The World Science Fiction Convention (Worldcon) is a five-day event that has been held annually since 1939, apart from a four-year break during the Second World War. Dublin 2019 is the 77th Worldcon, the first to be held in Ireland and the eleventh in Europe.

Dublin 2019 – An Irish Worldcon will be based at the Convention Centre Dublin, known to locals as “the tube in the cube.” Approximately 6000 people attended the 75th Worldcon in Helsinki in 2017, and 7000 attended the 72nd Worldcon in London in 2014.

“It will be a pleasure to welcome fans from around the globe to this beautiful country that is steeped in storytelling,” said Dublin 2019 Chair James Bacon, who accepted the gavel from Worldcon 76 Kevin Roche at the closing ceremonies in San Jose. “We’re looking forward to the diverse discussions and celebrations of imagination that Worldcon will bring.”

The Dublin convention will host the first-ever Worldcon Fringe programme. The Fringe programme will enable additional events to be organised “outside the box” of convention centre spaces, including special performances that showcase Irish legends, art, music and landmarks.

More than 2500 people have already signed up as members of Dublin 2019. The Dublin 2019 organisers are working to enlarge participation through the con’s own FANtastic Dublin fund as well as the Con or Bust scheme.

Guests of Honour for Dublin 2019 include YA author Diane Duane, and screenwriter and Hugo winner Ian McDonald, as well as game designer Steve Jackson (Melee, Chaos Machine, Munchkin) and editor Ginjer Buchanan. Science Guest of Honour will be Dame Jocelyn Bell Burnell, who discovered radio pulsars in 1967 as a postgraduate student. Bill and Mary Burns will be fan Guests of Honour.

More information and membership registration for Dublin 2019 are available at https://dublin2019.com.
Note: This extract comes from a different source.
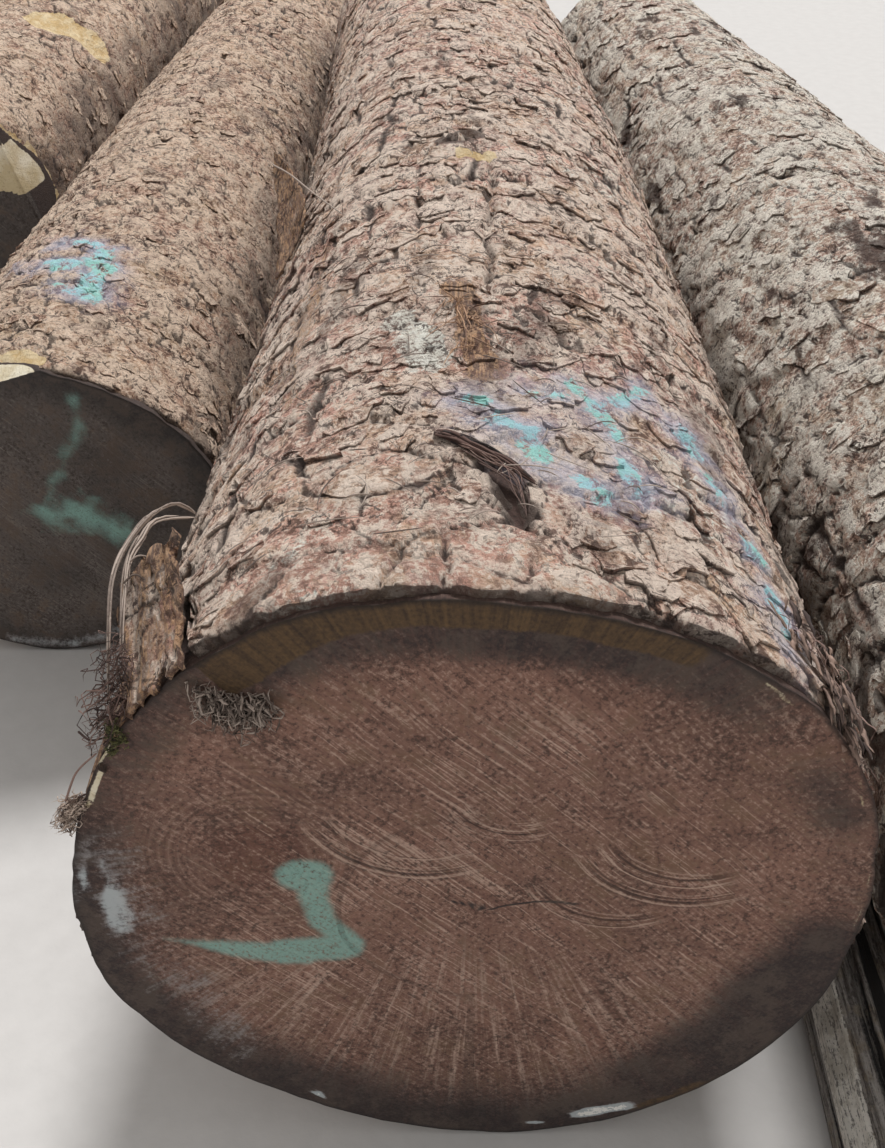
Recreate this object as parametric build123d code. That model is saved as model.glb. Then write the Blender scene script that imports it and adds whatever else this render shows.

Follow us on Twitter at @dublin2019.

Irish President Michael D. Higgins welcomes Worldcon to Dublin

Dublin 2019 – An Irish Worldcon has received a message of welcome from Michael D. Higgins, the President of Ireland (Uachtarán na hÉireann).
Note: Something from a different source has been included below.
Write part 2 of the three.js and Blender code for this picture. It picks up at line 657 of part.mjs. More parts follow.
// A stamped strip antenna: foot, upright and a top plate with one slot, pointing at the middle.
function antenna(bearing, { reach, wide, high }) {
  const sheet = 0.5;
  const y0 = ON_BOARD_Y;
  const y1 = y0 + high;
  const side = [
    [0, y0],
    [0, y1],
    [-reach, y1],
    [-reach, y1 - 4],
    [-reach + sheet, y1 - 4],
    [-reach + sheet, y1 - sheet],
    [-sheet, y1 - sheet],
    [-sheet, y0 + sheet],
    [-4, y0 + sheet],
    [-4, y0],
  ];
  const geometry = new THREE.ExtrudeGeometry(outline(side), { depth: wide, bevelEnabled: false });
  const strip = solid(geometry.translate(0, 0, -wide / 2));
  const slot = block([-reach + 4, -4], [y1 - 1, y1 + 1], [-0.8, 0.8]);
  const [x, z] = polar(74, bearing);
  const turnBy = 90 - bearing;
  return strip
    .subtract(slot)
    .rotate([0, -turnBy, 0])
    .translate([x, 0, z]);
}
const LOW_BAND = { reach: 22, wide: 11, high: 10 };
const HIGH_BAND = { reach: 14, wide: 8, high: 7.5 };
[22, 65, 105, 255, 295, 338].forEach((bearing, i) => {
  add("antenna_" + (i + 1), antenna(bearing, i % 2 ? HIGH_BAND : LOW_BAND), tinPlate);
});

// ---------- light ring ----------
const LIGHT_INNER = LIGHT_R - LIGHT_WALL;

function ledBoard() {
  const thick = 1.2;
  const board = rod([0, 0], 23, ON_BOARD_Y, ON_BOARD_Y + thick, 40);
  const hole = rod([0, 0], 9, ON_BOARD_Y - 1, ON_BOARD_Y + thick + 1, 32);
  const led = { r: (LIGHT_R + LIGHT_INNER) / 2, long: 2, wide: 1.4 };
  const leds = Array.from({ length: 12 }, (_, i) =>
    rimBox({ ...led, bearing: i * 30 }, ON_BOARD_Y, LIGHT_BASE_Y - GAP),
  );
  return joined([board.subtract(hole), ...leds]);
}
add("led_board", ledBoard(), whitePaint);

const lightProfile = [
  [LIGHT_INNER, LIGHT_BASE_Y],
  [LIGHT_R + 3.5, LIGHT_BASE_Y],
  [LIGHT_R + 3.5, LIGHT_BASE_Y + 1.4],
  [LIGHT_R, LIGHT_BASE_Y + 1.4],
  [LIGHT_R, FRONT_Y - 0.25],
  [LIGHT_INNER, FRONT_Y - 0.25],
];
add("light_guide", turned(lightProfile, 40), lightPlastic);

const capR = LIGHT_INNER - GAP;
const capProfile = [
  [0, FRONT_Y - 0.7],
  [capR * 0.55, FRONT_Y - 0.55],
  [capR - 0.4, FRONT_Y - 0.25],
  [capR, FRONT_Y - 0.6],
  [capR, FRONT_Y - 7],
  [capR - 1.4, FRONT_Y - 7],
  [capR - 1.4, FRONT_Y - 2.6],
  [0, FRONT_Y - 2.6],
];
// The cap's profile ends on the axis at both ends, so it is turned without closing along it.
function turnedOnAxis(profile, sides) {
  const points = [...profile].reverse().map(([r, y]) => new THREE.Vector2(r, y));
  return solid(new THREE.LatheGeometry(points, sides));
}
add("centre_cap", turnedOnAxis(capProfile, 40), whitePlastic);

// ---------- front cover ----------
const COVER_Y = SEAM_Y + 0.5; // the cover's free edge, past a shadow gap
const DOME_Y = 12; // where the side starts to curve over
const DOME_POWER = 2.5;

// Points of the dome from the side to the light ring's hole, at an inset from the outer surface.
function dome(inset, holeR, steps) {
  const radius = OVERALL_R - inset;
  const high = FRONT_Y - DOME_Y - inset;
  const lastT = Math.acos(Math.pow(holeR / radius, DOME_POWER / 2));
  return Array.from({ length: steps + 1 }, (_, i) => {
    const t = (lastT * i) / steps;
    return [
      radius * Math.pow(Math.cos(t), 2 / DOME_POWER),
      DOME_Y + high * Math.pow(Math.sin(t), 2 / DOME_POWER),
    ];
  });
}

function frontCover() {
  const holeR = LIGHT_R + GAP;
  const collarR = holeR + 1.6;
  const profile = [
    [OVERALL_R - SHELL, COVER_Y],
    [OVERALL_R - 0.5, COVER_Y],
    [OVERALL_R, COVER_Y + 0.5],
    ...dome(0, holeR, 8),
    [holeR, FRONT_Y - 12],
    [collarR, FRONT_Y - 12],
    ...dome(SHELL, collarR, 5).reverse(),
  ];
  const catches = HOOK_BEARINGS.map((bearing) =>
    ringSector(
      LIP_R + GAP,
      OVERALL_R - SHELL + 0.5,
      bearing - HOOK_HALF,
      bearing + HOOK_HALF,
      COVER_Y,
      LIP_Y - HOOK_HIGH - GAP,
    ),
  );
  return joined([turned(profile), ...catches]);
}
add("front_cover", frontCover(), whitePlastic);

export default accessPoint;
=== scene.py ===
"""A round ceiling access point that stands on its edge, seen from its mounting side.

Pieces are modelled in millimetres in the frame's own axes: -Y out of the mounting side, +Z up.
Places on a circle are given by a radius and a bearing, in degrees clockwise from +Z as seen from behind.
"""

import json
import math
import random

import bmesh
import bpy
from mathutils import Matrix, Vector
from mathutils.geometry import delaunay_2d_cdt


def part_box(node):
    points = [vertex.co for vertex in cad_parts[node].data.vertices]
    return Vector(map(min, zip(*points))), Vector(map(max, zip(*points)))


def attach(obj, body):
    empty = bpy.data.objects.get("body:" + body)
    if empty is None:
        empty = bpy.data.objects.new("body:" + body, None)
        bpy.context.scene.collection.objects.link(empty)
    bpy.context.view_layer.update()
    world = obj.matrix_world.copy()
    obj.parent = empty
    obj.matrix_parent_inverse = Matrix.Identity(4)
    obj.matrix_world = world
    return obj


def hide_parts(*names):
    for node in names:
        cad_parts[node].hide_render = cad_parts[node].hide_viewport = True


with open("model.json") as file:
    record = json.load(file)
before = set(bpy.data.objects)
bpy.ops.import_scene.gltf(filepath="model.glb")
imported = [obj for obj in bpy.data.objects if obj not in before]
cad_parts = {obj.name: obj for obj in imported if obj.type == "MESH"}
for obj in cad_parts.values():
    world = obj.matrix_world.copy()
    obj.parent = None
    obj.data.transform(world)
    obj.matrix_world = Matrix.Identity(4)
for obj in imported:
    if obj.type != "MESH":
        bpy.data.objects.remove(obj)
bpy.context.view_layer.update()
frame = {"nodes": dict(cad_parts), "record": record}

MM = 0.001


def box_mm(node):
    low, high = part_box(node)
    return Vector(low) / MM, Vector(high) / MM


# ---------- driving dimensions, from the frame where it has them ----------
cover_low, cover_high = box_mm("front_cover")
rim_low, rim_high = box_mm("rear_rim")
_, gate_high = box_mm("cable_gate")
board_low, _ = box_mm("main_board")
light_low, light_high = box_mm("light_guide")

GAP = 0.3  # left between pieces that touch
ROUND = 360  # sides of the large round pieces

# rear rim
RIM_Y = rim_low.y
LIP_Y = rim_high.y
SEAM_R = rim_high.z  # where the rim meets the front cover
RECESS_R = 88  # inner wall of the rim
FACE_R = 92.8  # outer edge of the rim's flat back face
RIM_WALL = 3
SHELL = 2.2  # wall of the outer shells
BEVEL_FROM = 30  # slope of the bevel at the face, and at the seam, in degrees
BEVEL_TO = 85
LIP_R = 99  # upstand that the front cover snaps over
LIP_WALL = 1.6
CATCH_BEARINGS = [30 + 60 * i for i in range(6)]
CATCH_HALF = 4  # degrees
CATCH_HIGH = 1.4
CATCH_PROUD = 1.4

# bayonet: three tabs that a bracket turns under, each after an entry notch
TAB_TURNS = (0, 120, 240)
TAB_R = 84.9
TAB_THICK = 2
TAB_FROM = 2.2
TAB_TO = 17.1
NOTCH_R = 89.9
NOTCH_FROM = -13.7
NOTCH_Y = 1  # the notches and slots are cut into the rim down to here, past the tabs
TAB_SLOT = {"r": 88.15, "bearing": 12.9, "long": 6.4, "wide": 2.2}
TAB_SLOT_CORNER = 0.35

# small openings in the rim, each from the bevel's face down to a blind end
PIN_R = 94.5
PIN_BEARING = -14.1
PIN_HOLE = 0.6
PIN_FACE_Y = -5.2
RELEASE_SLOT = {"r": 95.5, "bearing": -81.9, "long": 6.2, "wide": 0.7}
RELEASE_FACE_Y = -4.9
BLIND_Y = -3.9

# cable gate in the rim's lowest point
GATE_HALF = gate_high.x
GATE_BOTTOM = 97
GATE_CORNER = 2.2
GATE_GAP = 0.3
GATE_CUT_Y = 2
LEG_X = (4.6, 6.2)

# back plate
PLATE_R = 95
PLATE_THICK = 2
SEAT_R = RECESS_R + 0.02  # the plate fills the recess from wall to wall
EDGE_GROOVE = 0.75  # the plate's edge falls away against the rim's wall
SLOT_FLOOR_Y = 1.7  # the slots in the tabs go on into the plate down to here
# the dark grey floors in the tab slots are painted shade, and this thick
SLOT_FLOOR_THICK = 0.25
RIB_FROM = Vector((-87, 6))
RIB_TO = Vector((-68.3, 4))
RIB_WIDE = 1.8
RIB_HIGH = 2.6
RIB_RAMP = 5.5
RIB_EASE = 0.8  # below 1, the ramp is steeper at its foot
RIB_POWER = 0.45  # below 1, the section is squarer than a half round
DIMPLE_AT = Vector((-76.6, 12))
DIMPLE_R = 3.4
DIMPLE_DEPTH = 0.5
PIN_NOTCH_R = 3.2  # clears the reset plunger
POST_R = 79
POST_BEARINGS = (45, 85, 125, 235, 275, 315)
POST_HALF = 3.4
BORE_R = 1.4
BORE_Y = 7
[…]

“Ireland is a land which celebrates stories and imagination, and our Irish heritage has always been imaginatively interwoven with new cultures and new traditions,” President Higgins said in a letter to fans and the Dublin 2019 committee. “This is aptly reflected in our deep appreciation and appetite for speculative fiction.”

The Irish President also highlighted Ireland’s successes in science and technology, including contributions to measuring wind speed, splitting the atom, and connecting continents with fibre optic cable.

“Speculative fiction plays a seminal role in helping us to question received versions of the contemporary world, and to dream of new worlds and new ways of thinking. It affords us a licence to look beyond the immediate and utilitarian, to engage in a long form of thinking which places no limits on our curiosity,” Higgins said. “You are all most welcome to share with us in this unique Irish event.”

His remarks are included in the presentation by Dublin 2019 Chair James Bacon at the closing ceremony of Worldcon 2018 in San Jose, California. The full text of the letter from President Higgins can be read on the convention website and social media.

This will be the 77th annual World Science Fiction Convention, the first to be held in Ireland and the eleventh in Europe.